An acquaintance told me that he cashed in all his mileage points for a first class seat from somewhere in Asia to San Francisco. His journey required him to fly one leg on Thai Airways and change in Bangkok to United.

He could not stop raving about his experience on Thai; how comfortable was the seat, how delicious the food, how accommodating the flight attendants. On and on and on.

At Suvarnabhumi Airport in Bangkok, he switched to Chicago-based United where, when he entered the first class cabin the flight attendant pointed to his backpack and greeted him saying, “That’s not going to fit in the overhead bin.” 

Having just removed it from the Thai Airways bin he replied, “I think it will.” 

“Suit  yourself,” she said. 

Not all first class experiences are equal and sometimes the airlines that you think should get it right, get it terribly wrong, as in the story above. Other times, a great flight comes from an unexpected carrier, such as the new Mint service on JetBlue.

All employees pitch in to clean at JetBlue

Remember, JetBlue began 15 years ago as a quasi low-cost carrier, that is, discounted fares with benefits, like live TV and leather seats. It also distinguished itself with an innovative way of keeping turn times down. All employees from non-rev passengers to the pilots, tidy the plane on arrival. This is a refreshing personality characteristic as far as I’m concerned and I hope now that ALPA represents the airline’s pilots that doesn’t change, but I digress.

Mint is the airline’s first foray into coddle class and it is offered only between New York and San Francisco or Los Angeles. For $599, travelers get a first class experience, and by that I mean, I don’t know what else they could to do to enhance the six-hour journey.

Mint cabin Photo from JetBlue


The spacious lie-flat seats are either two abreast or, holy smokes!, a single suite. Each passenger gets a 15-inch video screen, wifi, amenity kit, priority everything, two free checked bags and scrumptious meals that kick off with a per-departure cocktail. On my flight, the cabin attendants were energetic and agreeable, reinforcing the airline’s deserved reputation for friendliness.

Lie flat in Mint. Photo courtest JetBlue

Greta Mettauer, a technology executive from Los Angeles who is six feet tall, pays to fly premium on long flights. Comparing her trip on Mint to American Airlines trans continental first class, she told me JetBlue’s seat with 6′ 8″ of sleeping length was more comfortable. She paid $1284 for her round trip ticket LA to Boston on American and $1198 LA to New York on JetBlue, but had to then buy an onward ticket to Boston upping the JetBlue price beyond the cost of flying there on American. Even so, Greta told me she would change planes in New York rather than fly American’s first class direct to Boston. 

When customers vote with their own dollars, an airline knows it is doing something right. Mint service is often sold out, spokesman Anders Lindstrom told me.

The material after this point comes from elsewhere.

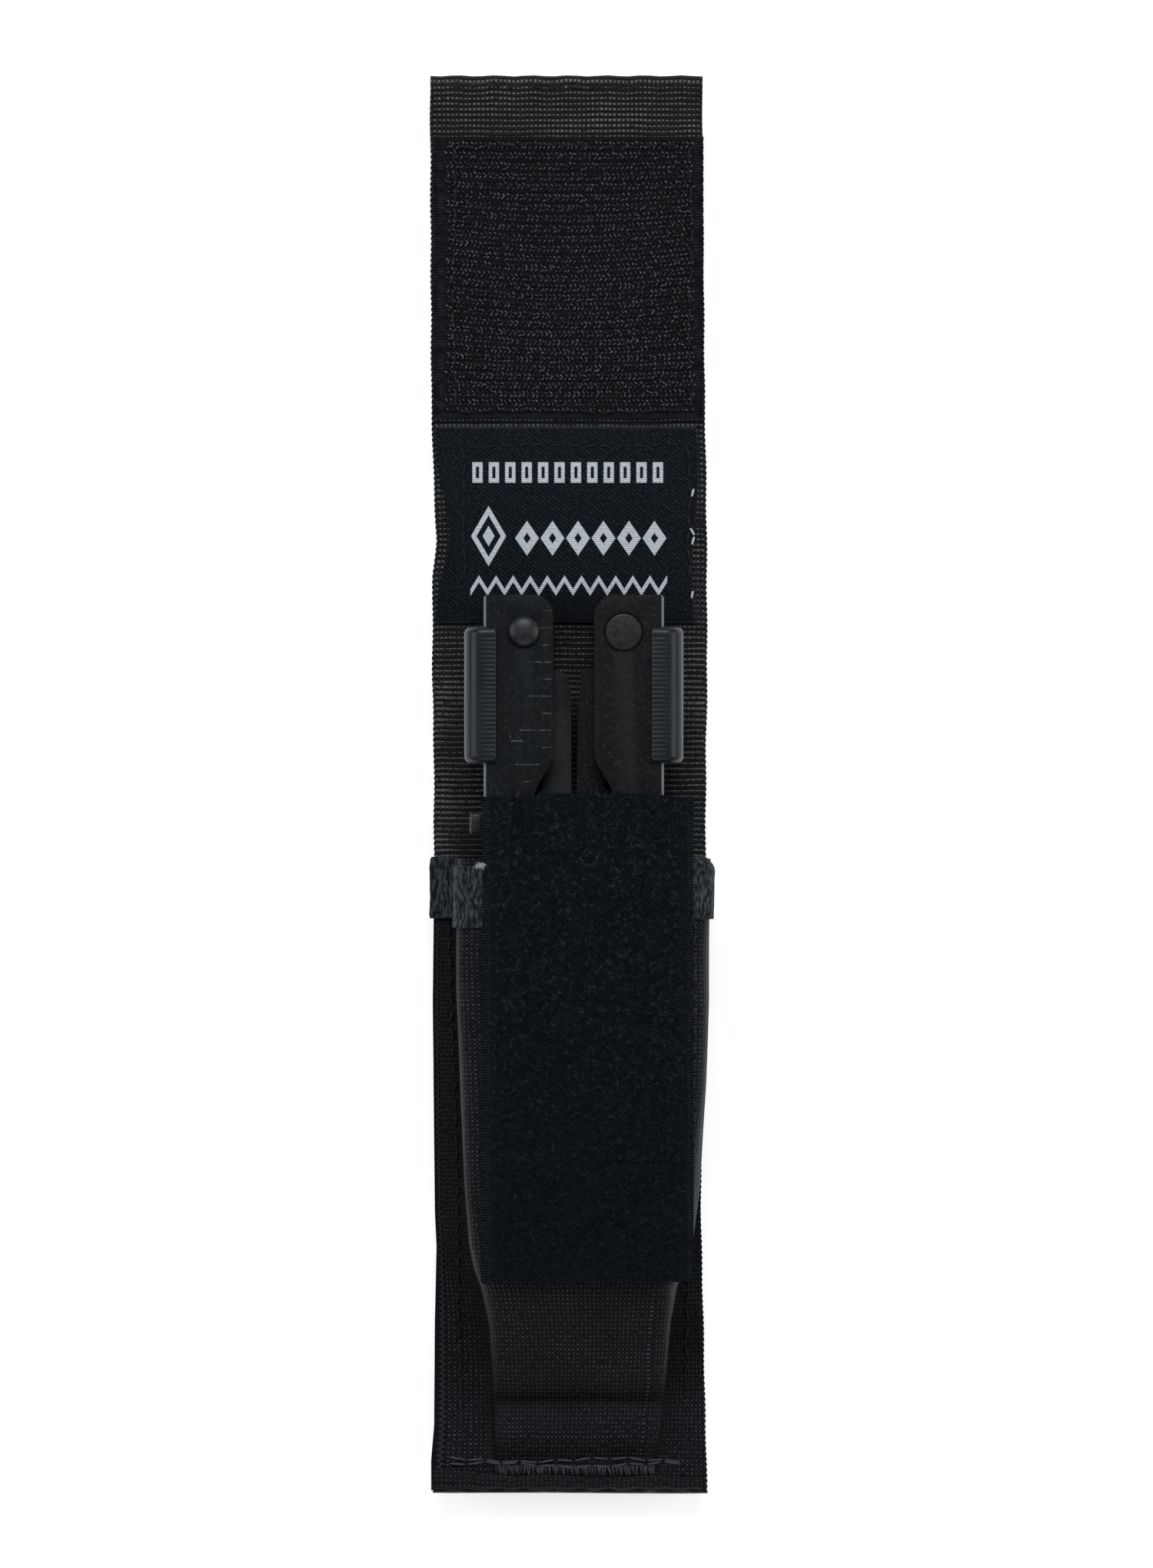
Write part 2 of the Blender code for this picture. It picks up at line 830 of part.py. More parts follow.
def implement_outlines():
    """Outlines as (inwards, down), each lying folded along its handle, its tip uppermost."""
    spine = [(0.0010, root_down), (0.0008, tip_down + 0.0150)]
    belly = slim_down + 0.0070
    knife = spine + [(0.0016, tip_down + 0.0050), (0.0030, tip_down)]
    knife += [(slim - 0.0001, tip_down + 0.0080), (slim, slim_down)]
    knife += [(wide, belly), (wide, root_down)]
    serrated = spine + [(0.0014, tip_down + 0.0030), (slim - 0.0004, tip_down + 0.0070)]
    serrated += [(slim, slim_down)]
    for i in range(int((root_down - belly) / tooth_pitch)):
        tooth = belly + i * tooth_pitch
        serrated += [(wide, tooth), (wide - tooth_depth, tooth + tooth_pitch / 2)]
    serrated += [(wide, root_down)]
    file = [(0.0010, root_down), (0.0010, tip_down + 0.0030), (slim, tip_down + 0.0030)]
    file += [(slim, slim_down + 0.0020), (wide - 0.0006, slim_down + 0.0040)]
    file += [(wide - 0.0006, root_down)]
    broad = [(0.0010, root_down), (0.0012, tip_down + 0.0050), (slim, tip_down + 0.0050)]
    broad += [(slim, slim_down), (wide - 0.0010, slim_down + 0.0050)]
    broad += [(wide - 0.0010, root_down)]
    narrow = [(0.0014, root_down), (0.0014, tip_down + 0.0110)]
    narrow += [(slim - 0.0002, tip_down + 0.0110), (slim, slim_down + 0.0030)]
    narrow += [(wide - 0.0014, slim_down + 0.0090), (wide - 0.0014, root_down)]
    opener = [(0.0010, root_down), (0.0010, tip_down + 0.0130)]
    opener += [(slim - 0.0006, tip_down + 0.0110), (slim - 0.0016, tip_down + 0.0170)]
    opener += [(slim - 0.0002, tip_down + 0.0210), (slim, slim_down)]
    opener += [(wide - 0.0002, slim_down + 0.0090), (wide - 0.0002, root_down)]
    cross = [(0.0014, root_down), (0.0014, tip_down + 0.0130), (0.0024, tip_down + 0.0090)]
    cross += [(slim - 0.0004, tip_down + 0.0130), (slim - 0.0002, root_down - 0.0060)]
    cross += [(wide - 0.0020, root_down)]
    return {
        -1: (
            ("plain_blade", knife),
            ("serrated_blade", serrated),
            ("file", file),
            ("small_screwdriver", narrow),
        ),
        1: (
            ("large_screwdriver", broad),
            ("can_opener", opener),
            ("cross_screwdriver", cross),
            ("medium_screwdriver", broad),
        ),
    }


def implements(side):
    """Four implements stacked on a handle's rear pin, with a washer's gap between them."""
    made = []
    stack = implement_outlines()[side]
    across, down = rear_pin
    place = (place_x(side, across), tool_top - down)
    for i, (name, outline) in enumerate(stack):
        middle = tool_mid_z + (i - (len(stack) - 1) / 2) * implement_pitch
        low, high = middle - implement_thickness / 2, middle + implement_thickness / 2
        blade = prism(name, mirrored(side, outline), low, high, blade_steel)
        tang = drum(name + "_tang", tang_radius, low, high, place, 28)
        neck_outline = [
            (across - 0.0036, down - 0.0110),
            (across + 0.0010, down - 0.0110),
            (across + 0.0034, down - 0.0010),
            (across - 0.0034, down - 0.0010),
        ]
        neck = prism(name + "_neck", mirrored(side, neck_outline), low, high)
        hole = drum(name + "_hole", hole_radius, low - 0.001, high + 0.001, place, 24)
        join(blade, tang, neck)
        cut(blade, hole)
        made.append(blade)
    return made


# ---------------------------------------------------------------- the whole object
backing, flap = webbing()
strap = belt_loop()
label_lower, label_upper, hook_panel = panels()
pocket, binding = pouch()
front_loop = loop_panel()
axis_empty("flap_axis", (webbing_x, fold_y, fold_z), flap, label_upper, hook_panel)

tool_pieces = []
for side, word in ((-1, "left"), (1, "right")):
    tool_pieces.append(handle(side, word))
    head_radius = 0.0029 if side < 0 else 0.0033
    tool_pieces.append(
        rivet(word + "_front_rivet", side, front_rivet, head_radius, side < 0, dark_steel)
    )
    tool_pieces.append(rivet(word + "_rear_pin", side, rear_pin, 0.0030, False, dark_steel))
    tool_pieces += implements(side)
    tool_pieces.append(grip_spring(side, word))
    grip_axis = (place_x(side, 0), tool_top - (window_top + window_bottom) / 2, tool_mid_z)
    axis_empty(word + "_grip_axis", grip_axis, grip(side, word))
    slider_axis = (place_x(side, 0), tool_top - slot_bottom, tool_mid_z)
    axis_empty(word + "_slider_axis", slider_axis, lock_slider(side, word))
axis_empty("tool_axis", (tool_x, tool_top, tool_mid_z), *tool_pieces)

head_pieces = [jaw(-1, "left", -1), jaw(1, "right", 1), plier_pivot()]
for side, word in ((-1, "left"), (1, "right")):
    head_pieces += carrier(side, word)
axis_empty("head_axis", (tool_x, tool_top - pivot_down, tool_mid_z), *head_pieces)
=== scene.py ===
import json
import math

import bpy
import numpy as np
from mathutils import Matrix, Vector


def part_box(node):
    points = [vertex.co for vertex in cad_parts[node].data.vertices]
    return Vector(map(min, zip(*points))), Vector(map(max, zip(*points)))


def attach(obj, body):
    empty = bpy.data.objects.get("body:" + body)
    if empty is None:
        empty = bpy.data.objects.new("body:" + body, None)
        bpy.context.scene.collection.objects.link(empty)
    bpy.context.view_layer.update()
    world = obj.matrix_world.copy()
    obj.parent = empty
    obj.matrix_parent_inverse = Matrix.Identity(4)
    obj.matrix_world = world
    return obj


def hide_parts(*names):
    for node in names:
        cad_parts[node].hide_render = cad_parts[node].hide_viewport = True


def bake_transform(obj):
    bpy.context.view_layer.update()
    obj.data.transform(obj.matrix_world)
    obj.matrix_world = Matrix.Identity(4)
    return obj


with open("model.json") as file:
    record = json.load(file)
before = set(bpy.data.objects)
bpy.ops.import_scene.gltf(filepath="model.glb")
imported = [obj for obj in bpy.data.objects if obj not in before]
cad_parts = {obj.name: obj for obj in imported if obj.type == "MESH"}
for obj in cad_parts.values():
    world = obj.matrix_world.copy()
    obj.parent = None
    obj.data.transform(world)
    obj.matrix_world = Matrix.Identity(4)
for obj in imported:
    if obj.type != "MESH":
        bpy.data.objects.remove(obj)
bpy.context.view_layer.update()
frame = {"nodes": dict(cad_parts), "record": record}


def corners(node):
    """The low and the high corner of a CAD node's box."""
    return [np.array(corner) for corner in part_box(node)]


def clamp(value):
    """The value held between 0 and 1."""
    return np.clip(value, 0, 1)


def shown(name, data):
    """A new object in the scene that shows the data."""
    made = bpy.data.objects.new(name, data)
    bpy.context.scene.collection.objects.link(made)
    return made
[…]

Everyone is welcome in the Porter lounge

Tiny Porter Airlines, based in Toronto at the adorable Billy Bishop in-town airport, is another air travel treat. There are no “premium seats” on Porter’s Bombardier Q400 turboprops. All passengers traveling to any of the airline’s 20 North American destinations wait to board the plane in a comfortable lounge stocked with food and drink. On board, beer, wine, snacks and wifi are all included in the ticket price. 

In October, I flew from Singapore (Lordy, I love that airport!) to Istanbul, a 9 hour flight made to seem considerably shorter because I was flying in business class. Yep, I sleep better when I can lie down, who doesn’t? But most carriers offer that. The touches that separate Turkish Airlines from other airlines bragging about their “product” are tiny. 

Turkey’s signature tulip, adorns the lav

A fresh flower arrangement in each bathroom is a cheery find you won’t see on a Qatar Airways airplane. Low-light luminaria placed on the armrests of each seat create a warm, non-sleep-disturbing glow and goes a long way to reducing the risk of bruised shins when moving around the cabin in the dark. Etihad isn’t offering that yet. 

On my recent visit to Sydney, Qantas invited me to see to their  Center of Service Excellence, where before I actually entered the heart of the building, I was treated to a 10 minute video about the struggling airline’s aspirational goals for treating its passengers better.  The Qantas video was jaw-dropping no doubt about it, as was the state-of-the-art training and meeting center. 

Meanwhile in the business class lounge the following day, I found wet towels piled on the floor in the bathroom and dirty dishes and food residue remained on tables long after the flyers had departed. 

The luminaria at my seat on TK 67

Chasing the well-heeled traveler is practically every airline’s goal these days as I reported for The New York Times, though follow through remains challenging for a number of them.  

The innovative carriers are focusing on the clever detail, the small but unexpected treat which like those Turkish luminaries, can warm up the passenger experience just as well, if not better, than high wattage promises that dim in the delivery.